Eines der wenigen gut erhaltenen deutschen Kriegsfenster findet sich in Überlingen am Bodensee im gotischen Münster der Stadt. Es handelt sich um ein großartiges Werk, angefertigt im Jahr 1920 von der Mayer’schen Hofkunstanstalt in München sowie signiert von dem Glaskünstler Franz-Xaver Zettler. Die Mayer’sche Hofkunstanstalt war damals eine Glaserei mit mehr als 500 (!) Mitarbeitern, welche in der Glaskunst den Münchner Stil etablierte. Acht Szenen illustrieren die Zeit des Krieges. Die Darstellung beginnt mit dem Ausschellen der Kriegsnachricht durch den Stadtbüttel. Es folgen der Abschied von der Familie und der Auszug der Soldaten aus der Heimat.
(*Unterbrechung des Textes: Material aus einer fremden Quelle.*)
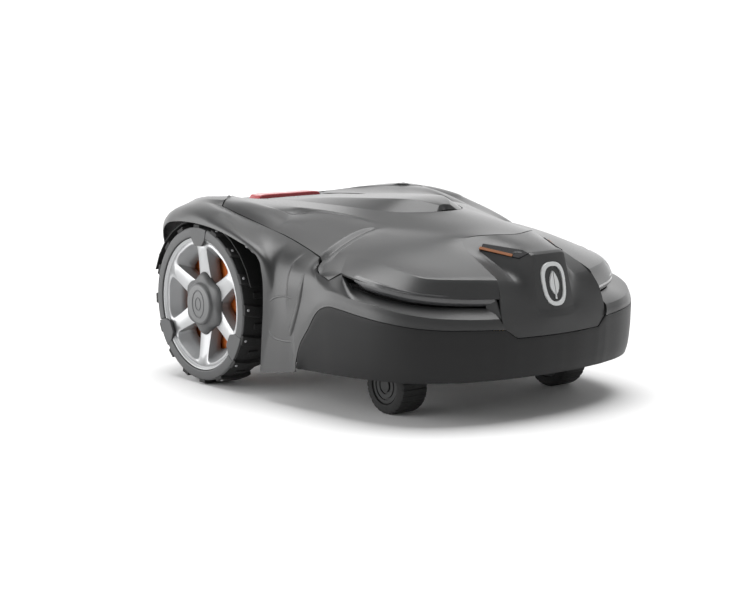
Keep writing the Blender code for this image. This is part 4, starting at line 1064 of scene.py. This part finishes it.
def make_world():
    world = bpy.data.worlds.new("studio")
    world.use_nodes = True
    tree = world.node_tree
    sky = tree.nodes["Background"]
    place = add_node(tree, "ShaderNodeTexCoord")
    split = add_node(tree, "ShaderNodeSeparateXYZ")
    tree.links.new(place.outputs["Generated"], split.inputs["Vector"])
    both = add_node(tree, "ShaderNodeMath", operation="MULTIPLY")
    for number, (axis, *values) in enumerate(SKY_RAMPS):
        tree.links.new(ramp(tree, split.outputs[axis], *values), both.inputs[number])
    tree.links.new(both.outputs[0], sky.inputs["Strength"])
    sky.inputs["Color"].default_value = (1, 1, 1, 1)
    bpy.context.scene.world = world


def make_floor():
    mesh = bpy.data.meshes.new("floor")
    mesh.from_pydata([(x * FLOOR_REACH, y * FLOOR_REACH, 0) for x, y in ((-1, -1), (1, -1), (1, 1), (-1, 1))],
                     [], [(0, 1, 2, 3)])
    mesh.materials.append(plastic("floor_paper", (0.78, 0.78, 0.78), 0.9, 60, 0.01, 0.01))
    floor = new_object("floor", mesh)


def make_camera():
    camera = new_object("camera", bpy.data.cameras.new("camera"))
    camera.location = CAMERA_AT
    camera.rotation_euler = (radians(90 - CAMERA_DOWN), 0, radians(CAMERA_TURN))
    camera.data.sensor_width = 36
    camera.data.lens = LENS_MM
    camera.data.clip_start = 0.05
    bpy.context.scene.camera = camera


def make_set():
    bpy.context.scene.view_settings.view_transform = "Standard"
    make_world()
    make_floor()
    make_camera()
    sun = place_light("key_sun", "SUN", 3.3, 125, 80, 3, (0, 0, 0))
    sun.angle = radians(50)
    bank = place_light("left_bank", "AREA", 36, -118, 9, 2.2, (0, 0, 0.1))
    bank.shape = "RECTANGLE"
    bank.size, bank.size_y = 2.6, 1.5


def make_machine():
    for make in (make_bumper, make_body_shell, make_nose, make_top_cover, make_wheels, make_hatch,
                 make_stop_button, make_stop_bay):
        make()
    bpy.context.view_layer.update()
    for side, sign in SIDES:
        for make in (make_headlight, make_nose_lamp, make_caster, make_beads):
            make(side, sign)
    make_badge()
    dress_nodes()


make_machine()
make_set()
bpy.context.view_layer.update()
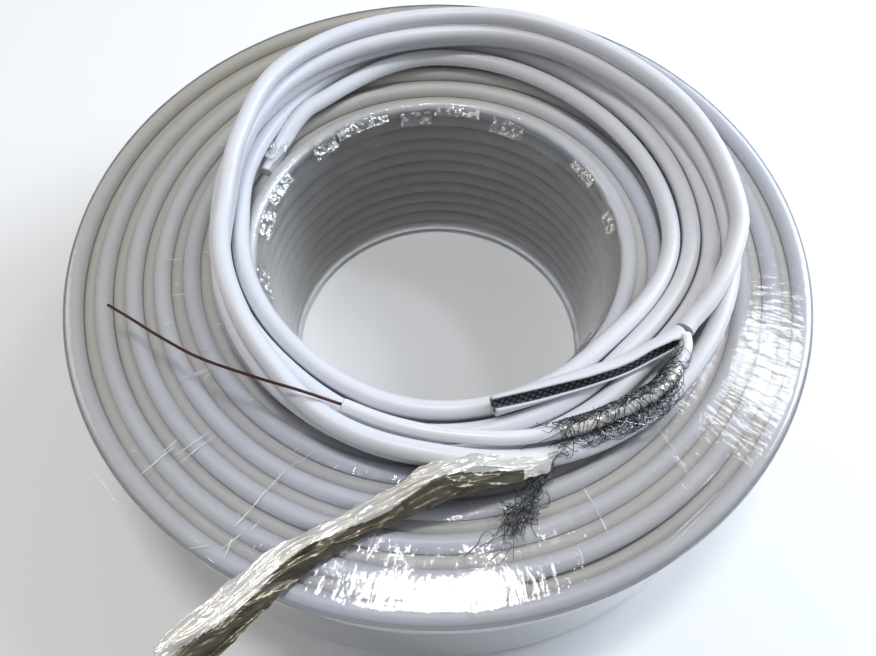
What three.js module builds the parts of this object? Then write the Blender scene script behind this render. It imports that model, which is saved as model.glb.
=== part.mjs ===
// Coil of white coaxial cable in clear stretch film, with loose turns lying on top.
// The free end is stripped, so the jacket, braid, foil, dielectric and wire all show.
// Millimetres, +Z up. The origin is the middle of the wound coil's underside.

import {
  BufferAttribute,
  CatmullRomCurve3,
  Curve,
  ExtrudeGeometry,
  Group,
  LatheGeometry,
  Mesh,
  MeshStandardMaterial,
  Path,
  Shape,
  Vector2,
  Vector3,
} from "three";

// Driving dimensions of the wound coil
const coil_outer_radius = 142.5;
const coil_height = 84;
const bore_radius_top = 71;
const bore_radius_bottom = 67;
const layers_across = 13;
const high_crest_half_width = 1.7;
const low_crest_half_width = 1.2;
const low_turn_drop = 3.3;
const groove_depth = 4.4;
const lathe_segments = 48;
const corner_steps = 4;

// Driving dimensions of the cable and its layers
const cable_diameter = 6.8;
const jacket_wall = 0.75;
const dielectric_diameter = 4.7;
const foil_wrap_wall = 0.35;
const wire_diameter = 1.02;
const cable_sides = 8;
const wire_sides = 8;

// Driving dimensions of the film and the torn foil tape
const film_thickness = 0.3;
const film_hem_height = 3.0;
const foil_tape_thickness = 0.9;
const foil_tape_arch = 2.4;

// Clearance between pieces that lie against each other
const seat_gap = 0.3;

// Heights and radii that follow from the driving dimensions
const cable_radius = cable_diameter / 2;
const film_top = coil_height + seat_gap + film_thickness;
const rest_height = film_top + seat_gap + cable_radius;

// Loose turns, each row: angle in degrees, radius, and lift of the cable above its resting height.
// The angle runs clockwise from where the cable leaves the coil to where its jacket is slit.
const loose_route = [
  [130, 86.0, 0],
  [90, 97.5, 0],
  [45, 92.5, 0],
  [0, 89.5, 0],
  [-45, 76.5, 0],
  [-90, 75.5, 0],
  [-135, 72.0, 0],
  [-180, 76.0, 0],
  [-202, 83.0, 0],
  [-225, 91.0, 0],
  [-270, 106.5, 0],
  [-315, 102.5, 0],
  [-360, 97.3, 0],
  [-405, 83.9, 0],
  [-450, 84.0, 0],
  [-495, 79.2, 0],
  [-540, 84.6, 0],
  [-562, 89.0, 4.5],
  [-585, 92.4, 7.0],
  [-630, 102.0, 6.1],
  [-652, 105.5, 7.0],
  [-675, 107.2, 5.4],
  [-697, 107.0, 2.4],
  [-720, 104.6, 0],
  [-765, 91.2, 0],
  [-810, 91.2, 0],
  [-832, 88.6, 1.1],
  [-855, 85.6, 4.1],
  [-877, 82.4, 7.1],
  [-900, 80.5, 6.2],
  [-922, 84.0, 10.5],
  [-945, 89.8, 13.9],
  [-990, 98.0, 12.0],
  [-1012, 101.5, 12.9],
  [-1035, 103.8, 11.8],
  [-1057, 108.0, 9.3],
  [-1080, 110.0, 4.9],
  [-1125, 103.8, 0.1],
  [-1147, 99.5, 2.5],
  [-1163, 95.4, 5.9],
  [-1170, 93.4, 6.9],
  [-1192, 89.4, 8.0],
  [-1215, 82.6, 10.8],
  [-1237, 79.8, 14.1],
  [-1260, 79.2, 13.2],
  [-1282, 82.8, 17.5],
  [-1305, 91.4, 20.8],
  [-1350, 102.8, 17.3],
  [-1372, 105.2, 18.9],
  [-1395, 107.0, 18.1],
  [-1417, 110.5, 16.0],
  [-1440, 111.4, 12.0],
  [-1451, 107.0, 10.7],
  [-1462, 101.5, 8.3],
  [-1470, 97.5, 7.0],
];
const loose_step_degrees = 20;

// A straight step cuts inside its arc by this share of the radius, half way along it on average
const mean_chord = (1 + Math.cos((loose_step_degrees * Math.PI) / 360)) / 2;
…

Die nächste, sehr lebendige Szene zeigt den Schützengraben, inklusive Stielhandgranate und Brustpanzer, welcher erst im Jahr 1917 eingeführt und nur selten eingesetzt wurde, die Verwundung und der Tod des Soldaten beschließen die Folge. Erschien in Frankreich unter dem Titel „Les Vitraux Patriotiques“ eine ganze Bücherreihe über diese Fenster, blieb diese Kunstrichtung in Deutschland völlig unbeachtet – bis heute.